I think it very unlikely that generative AI will continue to gain sophistication at the rate seen in 2022–2023, unless a significantly different training methodology is developed. We are running short of organic training data, and throwing more data at the problem is showing diminishing returns, for exorbitant costs. I am concerned about the ubiquity of AI-generated content, but I (optimistically) don’t think these technologies are going to advance at more than a slow incremental rate going forward, for reasons I have written about before.

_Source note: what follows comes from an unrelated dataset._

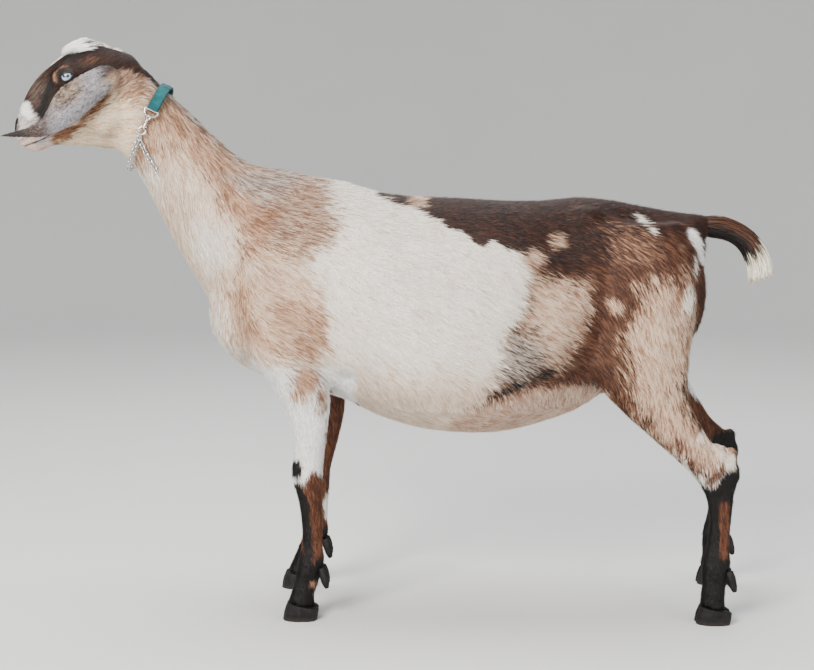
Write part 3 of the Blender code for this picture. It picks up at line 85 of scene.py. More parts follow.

This means our efforts to moderate the negative externalities of generative AI have a pretty clear target. While we continue to struggle with difficulty detecting AI-generated content, we have a chance to catch up if technologists and regulators put the effort in. I also think it is vital that we work to counteract the cynicism this AI “slop” inspires. I love machine learning, and I’m very glad to be a part of this field, but I’m also a sociologist and a citizen, and we need to take care of our communities and our world as well as pursuing technical progress.